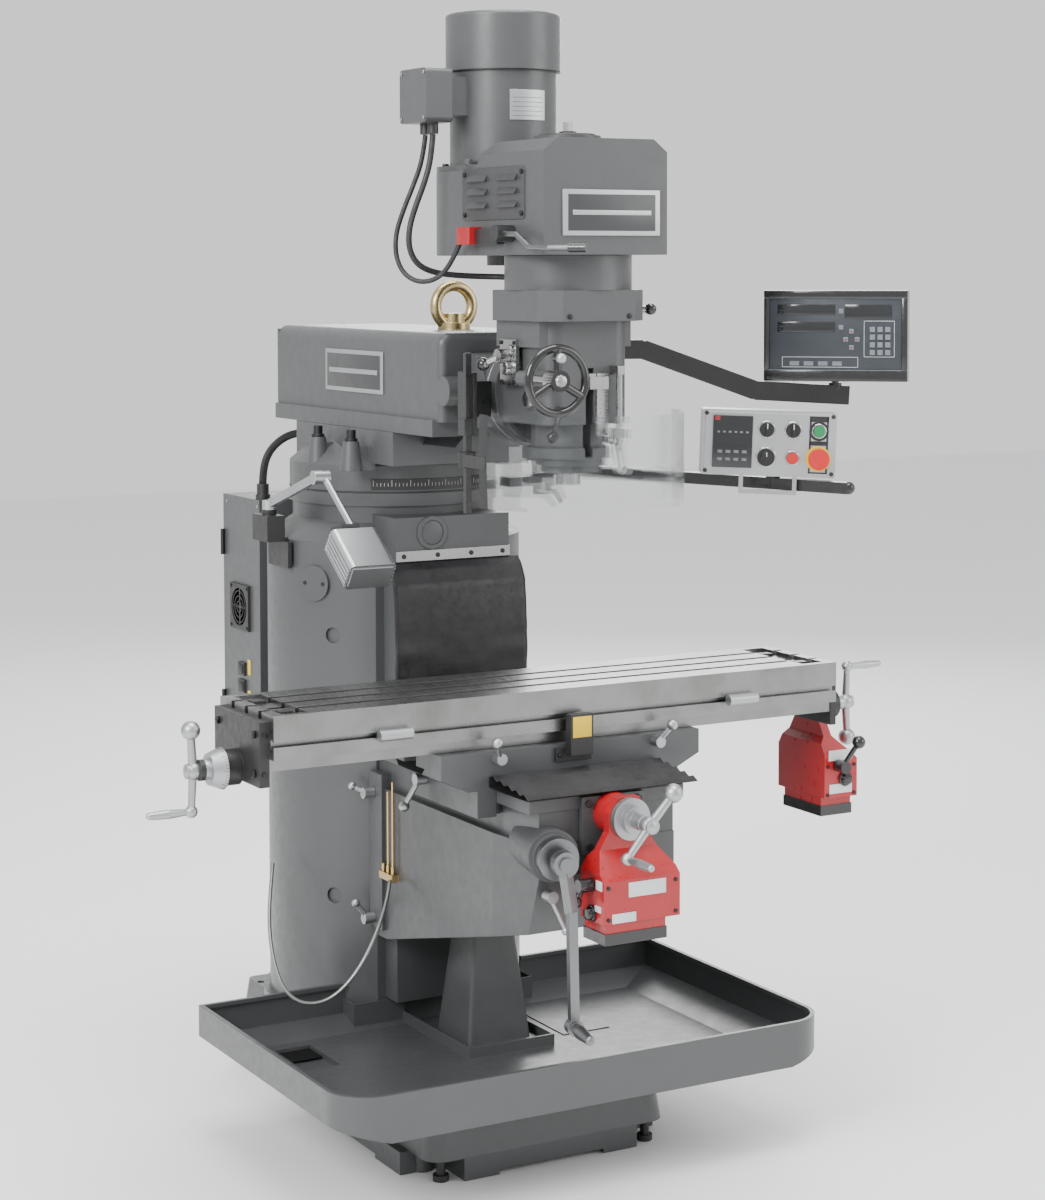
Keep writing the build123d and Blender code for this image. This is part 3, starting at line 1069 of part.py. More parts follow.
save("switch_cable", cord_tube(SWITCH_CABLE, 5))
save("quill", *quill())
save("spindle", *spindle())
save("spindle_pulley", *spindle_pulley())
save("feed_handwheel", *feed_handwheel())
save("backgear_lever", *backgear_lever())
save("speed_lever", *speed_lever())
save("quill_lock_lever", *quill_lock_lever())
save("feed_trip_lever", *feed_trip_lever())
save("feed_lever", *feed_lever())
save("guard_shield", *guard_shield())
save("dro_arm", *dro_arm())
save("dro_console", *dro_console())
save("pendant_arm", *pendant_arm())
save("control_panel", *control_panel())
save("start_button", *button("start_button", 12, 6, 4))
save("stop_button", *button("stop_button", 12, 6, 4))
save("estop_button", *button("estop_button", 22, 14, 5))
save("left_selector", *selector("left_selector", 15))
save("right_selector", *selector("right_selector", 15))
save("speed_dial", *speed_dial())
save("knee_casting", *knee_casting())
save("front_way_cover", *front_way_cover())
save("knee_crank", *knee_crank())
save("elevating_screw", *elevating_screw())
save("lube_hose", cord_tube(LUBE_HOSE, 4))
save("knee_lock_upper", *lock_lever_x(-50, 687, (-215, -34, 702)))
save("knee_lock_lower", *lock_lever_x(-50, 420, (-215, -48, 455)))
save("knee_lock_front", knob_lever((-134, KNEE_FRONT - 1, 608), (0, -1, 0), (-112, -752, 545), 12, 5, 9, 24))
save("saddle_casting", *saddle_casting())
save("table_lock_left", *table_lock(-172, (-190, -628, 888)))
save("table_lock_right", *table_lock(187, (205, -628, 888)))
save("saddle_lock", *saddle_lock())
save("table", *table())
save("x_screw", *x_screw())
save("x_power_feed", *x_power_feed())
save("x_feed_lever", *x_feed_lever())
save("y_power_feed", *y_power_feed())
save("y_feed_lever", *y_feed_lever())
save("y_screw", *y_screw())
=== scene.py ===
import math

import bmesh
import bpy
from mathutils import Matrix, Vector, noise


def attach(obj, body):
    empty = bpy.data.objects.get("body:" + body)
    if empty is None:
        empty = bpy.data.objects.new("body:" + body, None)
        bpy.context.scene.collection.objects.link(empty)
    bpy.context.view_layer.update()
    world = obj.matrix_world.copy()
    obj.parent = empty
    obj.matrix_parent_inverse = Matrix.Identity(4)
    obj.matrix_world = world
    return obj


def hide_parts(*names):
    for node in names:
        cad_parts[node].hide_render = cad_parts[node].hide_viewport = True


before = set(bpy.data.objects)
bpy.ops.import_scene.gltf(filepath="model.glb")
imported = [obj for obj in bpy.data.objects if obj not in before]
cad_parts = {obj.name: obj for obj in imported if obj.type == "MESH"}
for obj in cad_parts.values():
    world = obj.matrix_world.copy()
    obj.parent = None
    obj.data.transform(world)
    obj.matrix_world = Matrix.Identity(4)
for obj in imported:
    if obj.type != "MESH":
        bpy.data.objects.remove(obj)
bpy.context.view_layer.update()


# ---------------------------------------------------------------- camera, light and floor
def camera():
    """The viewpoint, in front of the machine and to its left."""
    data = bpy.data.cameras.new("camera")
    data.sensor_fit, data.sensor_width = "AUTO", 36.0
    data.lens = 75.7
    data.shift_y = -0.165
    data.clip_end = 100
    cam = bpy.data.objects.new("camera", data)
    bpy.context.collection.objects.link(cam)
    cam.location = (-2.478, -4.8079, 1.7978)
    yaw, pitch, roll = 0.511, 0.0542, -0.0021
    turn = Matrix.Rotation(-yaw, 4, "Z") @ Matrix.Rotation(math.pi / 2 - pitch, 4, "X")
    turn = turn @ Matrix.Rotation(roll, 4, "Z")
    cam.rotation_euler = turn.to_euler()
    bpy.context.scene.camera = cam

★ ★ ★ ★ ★

SHORT EXERCISE. Repeat the data exactly. Leave nothing out.

SOLUTION BELOW.
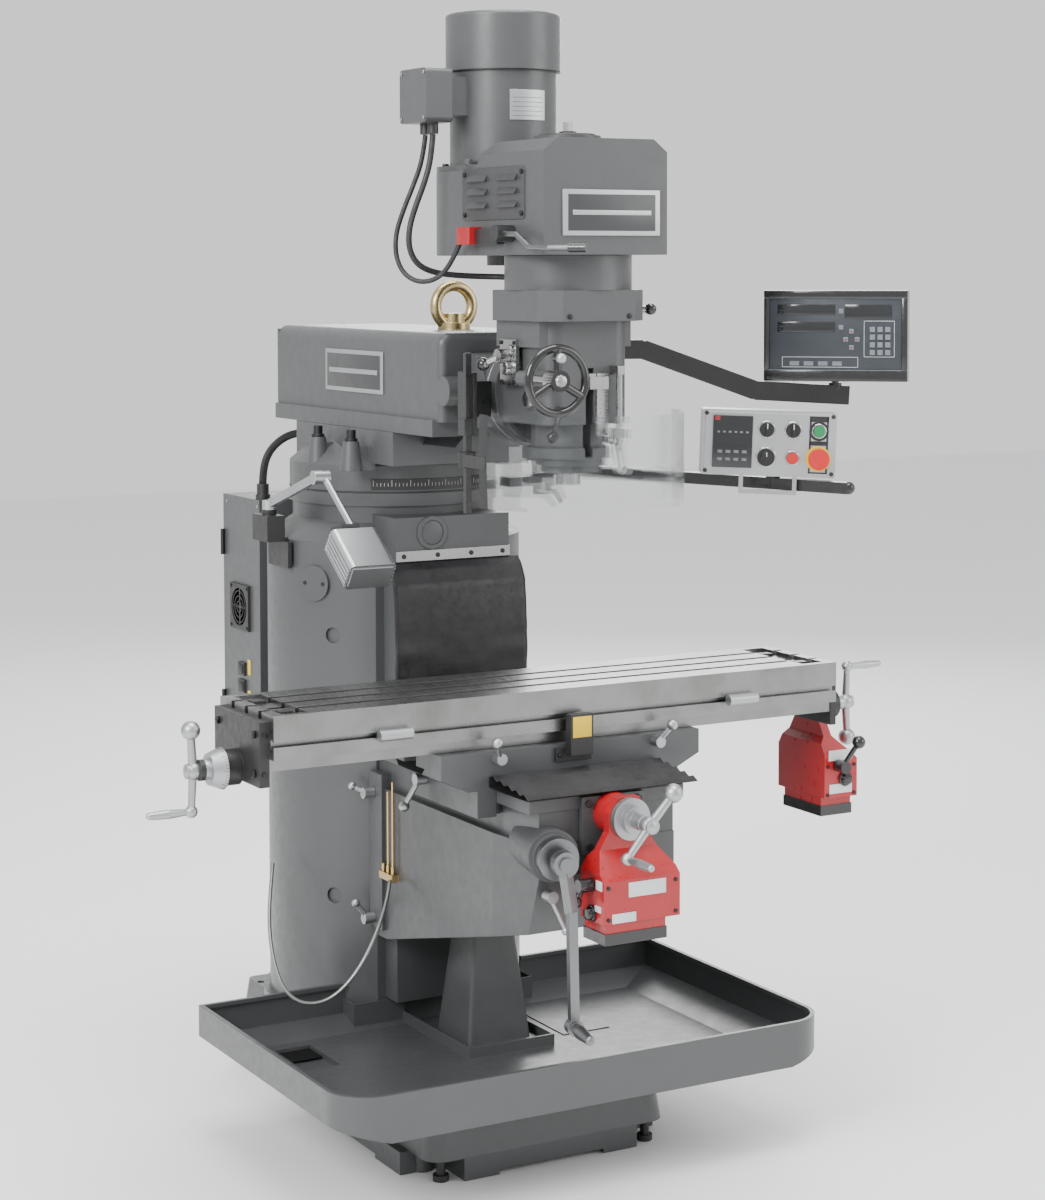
Keep writing the build123d and Blender code for this image. This is part 3, starting at line 1069 of part.py. More parts follow.
save("switch_cable", cord_tube(SWITCH_CABLE, 5))
save("quill", *quill())
save("spindle", *spindle())
save("spindle_pulley", *spindle_pulley())
save("feed_handwheel", *feed_handwheel())
save("backgear_lever", *backgear_lever())
save("speed_lever", *speed_lever())
save("quill_lock_lever", *quill_lock_lever())
save("feed_trip_lever", *feed_trip_lever())
save("feed_lever", *feed_lever())
save("guard_shield", *guard_shield())
save("dro_arm", *dro_arm())
save("dro_console", *dro_console())
save("pendant_arm", *pendant_arm())
save("control_panel", *control_panel())
save("start_button", *button("start_button", 12, 6, 4))
save("stop_button", *button("stop_button", 12, 6, 4))
save("estop_button", *button("estop_button", 22, 14, 5))
save("left_selector", *selector("left_selector", 15))
save("right_selector", *selector("right_selector", 15))
save("speed_dial", *speed_dial())
save("knee_casting", *knee_casting())
save("front_way_cover", *front_way_cover())
save("knee_crank", *knee_crank())
save("elevating_screw", *elevating_screw())
save("lube_hose", cord_tube(LUBE_HOSE, 4))
save("knee_lock_upper", *lock_lever_x(-50, 687, (-215, -34, 702)))
save("knee_lock_lower", *lock_lever_x(-50, 420, (-215, -48, 455)))
save("knee_lock_front", knob_lever((-134, KNEE_FRONT - 1, 608), (0, -1, 0), (-112, -752, 545), 12, 5, 9, 24))
save("saddle_casting", *saddle_casting())
save("table_lock_left", *table_lock(-172, (-190, -628, 888)))
save("table_lock_right", *table_lock(187, (205, -628, 888)))
save("saddle_lock", *saddle_lock())
save("table", *table())
save("x_screw", *x_screw())
save("x_power_feed", *x_power_feed())
save("x_feed_lever", *x_feed_lever())
save("y_power_feed", *y_power_feed())
save("y_feed_lever", *y_feed_lever())
save("y_screw", *y_screw())
=== scene.py ===
import math

import bmesh
import bpy
from mathutils import Matrix, Vector, noise


def attach(obj, body):
    empty = bpy.data.objects.get("body:" + body)
    if empty is None:
        empty = bpy.data.objects.new("body:" + body, None)
        bpy.context.scene.collection.objects.link(empty)
    bpy.context.view_layer.update()
    world = obj.matrix_world.copy()
    obj.parent = empty
    obj.matrix_parent_inverse = Matrix.Identity(4)
    obj.matrix_world = world
    return obj


def hide_parts(*names):
    for node in names:
        cad_parts[node].hide_render = cad_parts[node].hide_viewport = True


before = set(bpy.data.objects)
bpy.ops.import_scene.gltf(filepath="model.glb")
imported = [obj for obj in bpy.data.objects if obj not in before]
cad_parts = {obj.name: obj for obj in imported if obj.type == "MESH"}
for obj in cad_parts.values():
    world = obj.matrix_world.copy()
    obj.parent = None
    obj.data.transform(world)
    obj.matrix_world = Matrix.Identity(4)
for obj in imported:
    if obj.type != "MESH":
        bpy.data.objects.remove(obj)
bpy.context.view_layer.update()


# ---------------------------------------------------------------- camera, light and floor
def camera():
    """The viewpoint, in front of the machine and to its left."""
    data = bpy.data.cameras.new("camera")
    data.sensor_fit, data.sensor_width = "AUTO", 36.0
    data.lens = 75.7
    data.shift_y = -0.165
    data.clip_end = 100
    cam = bpy.data.objects.new("camera", data)
    bpy.context.collection.objects.link(cam)
    cam.location = (-2.478, -4.8079, 1.7978)
    yaw, pitch, roll = 0.511, 0.0542, -0.0021
    turn = Matrix.Rotation(-yaw, 4, "Z") @ Matrix.Rotation(math.pi / 2 - pitch, 4, "X")
    turn = turn @ Matrix.Rotation(roll, 4, "Z")
    cam.rotation_euler = turn.to_euler()
    bpy.context.scene.camera = cam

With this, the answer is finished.